— BEGIN INFORMATION SHOWN —

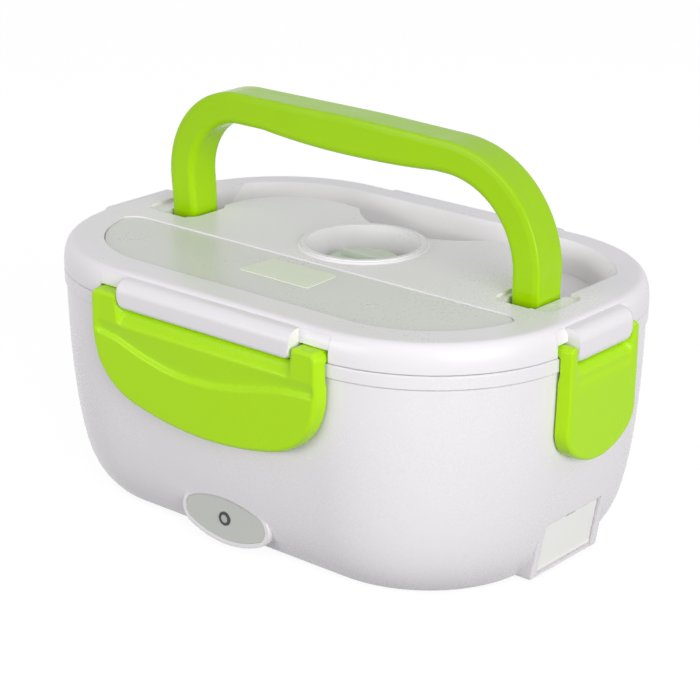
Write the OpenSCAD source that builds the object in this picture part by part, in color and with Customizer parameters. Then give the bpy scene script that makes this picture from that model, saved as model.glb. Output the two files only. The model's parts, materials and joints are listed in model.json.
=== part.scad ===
// Electric lunch box: heated base, removable tray, lift-off lid with four latches.
// Frame: +Z up, +X towards the end with the power inlet, -Y towards the indicator.
// The origin is the middle of the footprint, on the table. Sizes in millimetres.

/* [Footprint] */
// Half of the body's length, on the seam
half_length = 114; // [100:0.5:130]
// Half of the body's width, on the seam
half_width = 78.8; // [70:0.2:90]
// Radius of the four corners in plan
corner_r = 62; // [56:0.5:68]

/* [Base shell] */
// Height of the seam between base and lid
seam_z = 90; // [84:0.5:98]
// Thickness of the base's outer wall
shell_wall = 2.4; // [2:0.1:3]
// Inset of the wall just under the seam band
wall_top_inset = 0.8; // [0.5:0.1:1.2]
// Extra inset that the slow part of the taper gives at the bottom
taper_slow = 8.8; // [6:0.1:10]
// Extra inset that the quick turn at the bottom gives
taper_quick = 6.4; // [4:0.1:8]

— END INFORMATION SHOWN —

GIVEN PROBLEM :: Please reproduce the entire listing, exactly as shown.

RESULT OF THIS EXERCISE ::
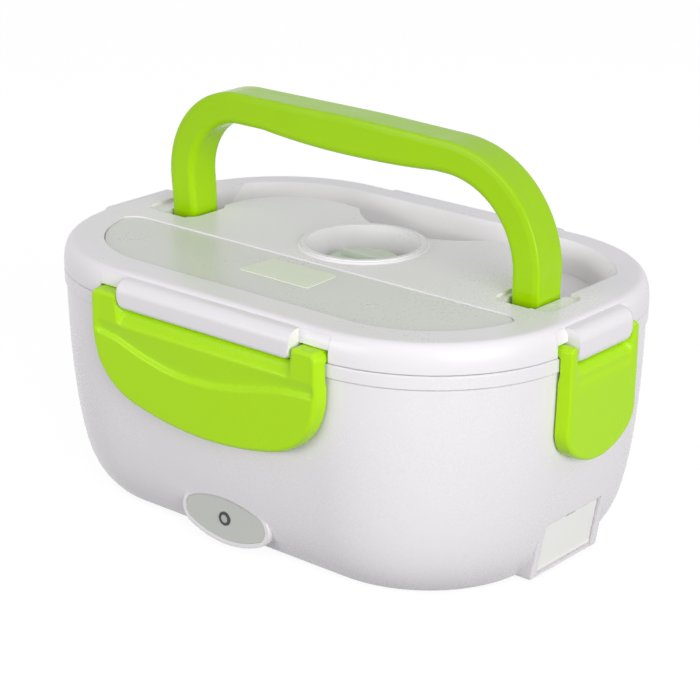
Write the OpenSCAD source that builds the object in this picture part by part, in color and with Customizer parameters. Then give the bpy scene script that makes this picture from that model, saved as model.glb. Output the two files only. The model's parts, materials and joints are listed in model.json.
=== part.scad ===
// Electric lunch box: heated base, removable tray, lift-off lid with four latches.
// Frame: +Z up, +X towards the end with the power inlet, -Y towards the indicator.
// The origin is the middle of the footprint, on the table. Sizes in millimetres.

/* [Footprint] */
// Half of the body's length, on the seam
half_length = 114; // [100:0.5:130]
// Half of the body's width, on the seam
half_width = 78.8; // [70:0.2:90]
// Radius of the four corners in plan
corner_r = 62; // [56:0.5:68]

/* [Base shell] */
// Height of the seam between base and lid
seam_z = 90; // [84:0.5:98]
// Thickness of the base's outer wall
shell_wall = 2.4; // [2:0.1:3]
// Inset of the wall just under the seam band
wall_top_inset = 0.8; // [0.5:0.1:1.2]
// Extra inset that the slow part of the taper gives at the bottom
taper_slow = 8.8; // [6:0.1:10]
// Extra inset that the quick turn at the bottom gives
taper_quick = 6.4; // [4:0.1:8]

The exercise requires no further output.